If by a stroke of good fortune, the cake or whatever horror you end up with is fully wrapped and you can set it aside for "later" you can take it to a Jewish senior's home or food bank, if there's one near you. There's often a Passover food drive during the holiday because K for Passover food is so hideously expensive.
If you are interested in feed back on "On a slight tangent -- how do you insist that relatives and friends NOT bring anything more than what they have been instructed to bring?", please post about it on the Not About Food board, since the Home Cooking board is limited to cooking/recipes, etc.
Roasted asparagus with a little olive oil, kosher salt and lemon juice is a great vegetable dish.
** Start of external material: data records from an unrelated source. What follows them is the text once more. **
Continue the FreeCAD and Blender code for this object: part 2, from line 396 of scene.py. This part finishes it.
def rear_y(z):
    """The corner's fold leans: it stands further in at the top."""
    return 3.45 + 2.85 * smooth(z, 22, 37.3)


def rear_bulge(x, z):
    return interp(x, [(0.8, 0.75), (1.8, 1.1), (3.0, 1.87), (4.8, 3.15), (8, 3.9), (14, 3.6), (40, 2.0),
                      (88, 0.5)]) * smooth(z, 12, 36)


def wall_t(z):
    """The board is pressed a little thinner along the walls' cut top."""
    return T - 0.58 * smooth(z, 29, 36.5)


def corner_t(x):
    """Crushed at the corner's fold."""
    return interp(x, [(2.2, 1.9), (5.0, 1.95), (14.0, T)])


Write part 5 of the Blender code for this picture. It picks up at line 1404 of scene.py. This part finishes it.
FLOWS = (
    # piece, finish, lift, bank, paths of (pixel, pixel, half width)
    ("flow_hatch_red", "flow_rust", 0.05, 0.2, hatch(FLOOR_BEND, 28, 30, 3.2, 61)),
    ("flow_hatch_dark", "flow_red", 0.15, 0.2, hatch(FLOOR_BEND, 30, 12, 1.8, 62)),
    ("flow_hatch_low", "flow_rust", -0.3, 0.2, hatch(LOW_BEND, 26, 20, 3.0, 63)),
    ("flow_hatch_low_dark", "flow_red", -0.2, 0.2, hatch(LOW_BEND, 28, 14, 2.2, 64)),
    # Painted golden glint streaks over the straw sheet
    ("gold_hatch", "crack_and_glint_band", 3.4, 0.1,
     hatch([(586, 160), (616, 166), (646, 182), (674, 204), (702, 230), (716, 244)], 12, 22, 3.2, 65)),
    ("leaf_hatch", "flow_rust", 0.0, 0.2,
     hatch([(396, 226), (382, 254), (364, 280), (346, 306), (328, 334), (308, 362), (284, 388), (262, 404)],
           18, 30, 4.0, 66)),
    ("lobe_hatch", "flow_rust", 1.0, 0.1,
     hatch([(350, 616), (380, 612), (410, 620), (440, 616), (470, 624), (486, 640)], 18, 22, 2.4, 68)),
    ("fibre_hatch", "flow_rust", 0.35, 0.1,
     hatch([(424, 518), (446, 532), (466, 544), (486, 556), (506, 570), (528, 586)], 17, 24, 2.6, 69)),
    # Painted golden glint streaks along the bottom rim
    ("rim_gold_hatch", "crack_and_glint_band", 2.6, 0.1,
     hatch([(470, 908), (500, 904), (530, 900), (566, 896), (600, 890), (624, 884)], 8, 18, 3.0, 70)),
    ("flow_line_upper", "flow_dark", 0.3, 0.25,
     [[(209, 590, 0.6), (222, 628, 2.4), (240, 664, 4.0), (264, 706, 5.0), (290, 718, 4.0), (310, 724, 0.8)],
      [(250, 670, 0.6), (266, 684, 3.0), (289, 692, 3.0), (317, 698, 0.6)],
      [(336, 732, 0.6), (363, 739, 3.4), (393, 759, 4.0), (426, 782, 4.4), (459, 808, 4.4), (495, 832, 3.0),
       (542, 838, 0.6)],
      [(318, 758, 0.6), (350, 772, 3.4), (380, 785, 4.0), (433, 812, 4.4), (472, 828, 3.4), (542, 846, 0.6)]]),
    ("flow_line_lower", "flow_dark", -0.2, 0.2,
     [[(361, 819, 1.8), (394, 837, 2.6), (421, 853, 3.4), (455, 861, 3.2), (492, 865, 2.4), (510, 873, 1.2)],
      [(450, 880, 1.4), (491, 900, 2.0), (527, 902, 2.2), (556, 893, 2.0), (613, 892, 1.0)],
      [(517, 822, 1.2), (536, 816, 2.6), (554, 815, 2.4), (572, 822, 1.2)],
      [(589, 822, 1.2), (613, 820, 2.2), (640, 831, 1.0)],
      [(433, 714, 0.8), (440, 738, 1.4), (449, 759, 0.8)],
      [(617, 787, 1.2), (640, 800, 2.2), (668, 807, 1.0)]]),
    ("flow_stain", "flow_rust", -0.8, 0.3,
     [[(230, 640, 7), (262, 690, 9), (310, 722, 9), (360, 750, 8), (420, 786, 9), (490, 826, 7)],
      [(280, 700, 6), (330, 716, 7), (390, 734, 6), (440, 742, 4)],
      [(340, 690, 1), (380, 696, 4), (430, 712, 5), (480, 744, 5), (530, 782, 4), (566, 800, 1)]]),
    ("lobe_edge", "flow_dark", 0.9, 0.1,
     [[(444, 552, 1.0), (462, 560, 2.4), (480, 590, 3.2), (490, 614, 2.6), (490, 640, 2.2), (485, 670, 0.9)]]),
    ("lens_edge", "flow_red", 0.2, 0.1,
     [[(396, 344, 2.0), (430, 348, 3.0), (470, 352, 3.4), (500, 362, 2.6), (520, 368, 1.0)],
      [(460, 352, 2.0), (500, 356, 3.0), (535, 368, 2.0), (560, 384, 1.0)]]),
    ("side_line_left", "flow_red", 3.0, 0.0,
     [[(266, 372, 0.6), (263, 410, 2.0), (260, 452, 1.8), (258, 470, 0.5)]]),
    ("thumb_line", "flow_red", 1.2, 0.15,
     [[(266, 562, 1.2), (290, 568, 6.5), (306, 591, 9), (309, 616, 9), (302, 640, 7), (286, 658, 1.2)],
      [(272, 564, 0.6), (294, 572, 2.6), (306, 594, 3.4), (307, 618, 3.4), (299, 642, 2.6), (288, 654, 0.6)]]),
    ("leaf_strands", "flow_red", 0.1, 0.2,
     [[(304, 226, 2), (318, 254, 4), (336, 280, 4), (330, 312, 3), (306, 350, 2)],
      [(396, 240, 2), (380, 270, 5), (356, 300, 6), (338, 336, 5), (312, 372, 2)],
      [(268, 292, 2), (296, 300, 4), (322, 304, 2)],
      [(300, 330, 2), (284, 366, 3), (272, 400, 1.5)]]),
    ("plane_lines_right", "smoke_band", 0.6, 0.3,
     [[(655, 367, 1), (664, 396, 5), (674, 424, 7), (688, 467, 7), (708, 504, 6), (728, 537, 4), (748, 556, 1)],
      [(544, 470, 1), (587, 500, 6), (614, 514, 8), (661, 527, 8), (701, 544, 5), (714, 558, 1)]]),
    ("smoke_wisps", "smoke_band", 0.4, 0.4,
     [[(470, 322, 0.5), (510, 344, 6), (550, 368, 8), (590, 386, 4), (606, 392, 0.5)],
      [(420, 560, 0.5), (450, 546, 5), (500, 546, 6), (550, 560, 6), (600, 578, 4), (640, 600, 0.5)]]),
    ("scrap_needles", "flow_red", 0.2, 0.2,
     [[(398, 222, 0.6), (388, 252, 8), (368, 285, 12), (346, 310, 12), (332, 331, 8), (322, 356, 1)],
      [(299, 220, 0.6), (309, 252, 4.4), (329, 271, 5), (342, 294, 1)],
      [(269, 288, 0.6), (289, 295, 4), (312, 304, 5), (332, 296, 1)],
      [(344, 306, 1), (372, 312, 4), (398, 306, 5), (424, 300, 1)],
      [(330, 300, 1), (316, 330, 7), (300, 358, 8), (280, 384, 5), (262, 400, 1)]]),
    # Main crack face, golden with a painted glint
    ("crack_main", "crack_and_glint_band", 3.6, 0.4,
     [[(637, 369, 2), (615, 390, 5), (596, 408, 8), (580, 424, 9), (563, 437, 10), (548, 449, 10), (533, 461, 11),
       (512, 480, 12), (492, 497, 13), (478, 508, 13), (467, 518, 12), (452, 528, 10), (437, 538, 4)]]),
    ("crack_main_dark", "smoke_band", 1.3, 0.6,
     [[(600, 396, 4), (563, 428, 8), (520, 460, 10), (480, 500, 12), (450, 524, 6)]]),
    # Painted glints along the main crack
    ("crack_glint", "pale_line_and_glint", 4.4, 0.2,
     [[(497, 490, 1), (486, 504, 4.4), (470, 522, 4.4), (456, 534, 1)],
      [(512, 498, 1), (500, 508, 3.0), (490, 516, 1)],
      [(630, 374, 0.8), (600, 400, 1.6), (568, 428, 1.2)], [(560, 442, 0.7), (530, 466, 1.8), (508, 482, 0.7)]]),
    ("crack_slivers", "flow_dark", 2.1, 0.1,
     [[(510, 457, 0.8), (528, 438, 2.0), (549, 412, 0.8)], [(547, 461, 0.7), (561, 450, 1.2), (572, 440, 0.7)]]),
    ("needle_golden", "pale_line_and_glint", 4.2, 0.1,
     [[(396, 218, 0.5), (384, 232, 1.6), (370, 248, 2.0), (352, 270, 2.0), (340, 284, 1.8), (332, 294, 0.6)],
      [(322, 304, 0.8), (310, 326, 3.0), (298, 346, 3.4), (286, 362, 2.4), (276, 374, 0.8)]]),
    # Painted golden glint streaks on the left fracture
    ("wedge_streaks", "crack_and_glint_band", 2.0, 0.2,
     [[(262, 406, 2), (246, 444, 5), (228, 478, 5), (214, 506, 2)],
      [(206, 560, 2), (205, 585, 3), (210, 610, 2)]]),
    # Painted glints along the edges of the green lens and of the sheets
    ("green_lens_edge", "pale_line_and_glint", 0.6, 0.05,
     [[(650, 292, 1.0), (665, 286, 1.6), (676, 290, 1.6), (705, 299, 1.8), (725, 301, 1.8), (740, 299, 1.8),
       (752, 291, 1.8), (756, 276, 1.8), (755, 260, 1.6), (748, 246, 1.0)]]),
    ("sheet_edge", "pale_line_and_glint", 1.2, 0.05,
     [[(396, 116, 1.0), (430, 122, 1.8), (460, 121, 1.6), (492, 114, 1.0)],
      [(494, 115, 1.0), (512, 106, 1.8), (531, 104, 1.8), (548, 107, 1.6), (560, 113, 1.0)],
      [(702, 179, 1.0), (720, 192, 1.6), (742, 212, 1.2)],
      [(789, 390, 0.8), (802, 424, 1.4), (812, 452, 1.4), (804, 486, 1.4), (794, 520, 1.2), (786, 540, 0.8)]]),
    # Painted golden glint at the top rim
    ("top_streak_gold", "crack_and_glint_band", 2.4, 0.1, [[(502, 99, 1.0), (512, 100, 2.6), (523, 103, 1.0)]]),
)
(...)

It tastes just as good at room temperature as hot. Can help with brisket recipe if you need one, have lots of other recipes if you are looking for something specific.
Everyone's family has one member who refuses to listen to reason and marches to his/her own drummer. Very good suggestion about donating it to homeless shelter or nursing home. You are not obligated to serve the food, wine, candy or liquor guests bring.
We are Conservative, our seder is traditional, not necessarily glatt kosher. I would be careful with string beans. If your husband's family is Ashkenazi, they may object to string beans as not kosher for the holiday. Also, be careful if relative puts rice in stuffed cabbage filling. A lot of Ashekanazis won't eat rice, but Sephardim might. Just want to clear all this in advance so no headaches and stress day of event.
Here is a recipe for matzo balls:
1/2 cup club soda or seltzer water
1/2 cup canola oil
2 cups matzo meal
1 tsp salt, 1/2 tsp white pepper
3 T dried dill weed (optional)
Beat eggs with oil and water till fluffy, add seasoning. Gradually add matzo meal till incorporated. Refrigrate bowl for 30-45 minutes. When ready to make, bring 8 qt pot of water to boil with 2T salt (very important to cook in salted water, as this adds flavor). Rinse hands in cold water, shake excess water off very well. Make golf ball size balls, drop in boiling, salted water. Should get 25-30 matzo balls. When all balls are in pot, lower to light simmer, cover and time 30 minutes. When you think balls should be done, uncover, remove one, stick toothpick in to middle, should be cooked all the way through. If not, cook a few minutes more. Drain very well in one layer in colander. When thoroughly drained, freeze as described above or refrigerate.
This makes medium size matzo balls. I don't care for large ones, but I assume you can make those, just allow additional cooking time. When making soup, heat soup first, then add defrosted balls at last minute, just long enough to warm, so the soup won't be too starchy.
First of all, good luck, have fun & don't let the annoying relatives get to you. We all have them.:)
You've had some good advice so far. Remember, you don't know exactly when the meal will be served because the seder can run longer or shorter than you expect. So it's best to choose dishes that aren't time sensitive or need lots of last minute preparation. This can mean dishes that won't be hurt by keeping them warm in the oven. For example, I often serve ratatouille (sp?). Carrots are also traditional - look up recipes for tzimmes. Another option is something that can be served cold, such as a salad or marinated vegetables. Finally, you can cook asparagus, broccolli or most green vegetables most of the way, drain and add a little olive oil and seasonings. Then zap them in the microwave to finish cooking right before serving.
Don't forget the hard-boiled eggs. Didn't see that on your menu. That's a great thing to assign out if someone wants to be helpful.
I've found most Passover cakes aren't very good. One thing I often make that's easy and elegant for dessert is chocolate dipped fruit. Just melt semisweet chocolate and dip fresh and/or dried fruit in it. Put them on a Aluminum foil and refrigerate until firm. Strawberries and dried apricots are especially good.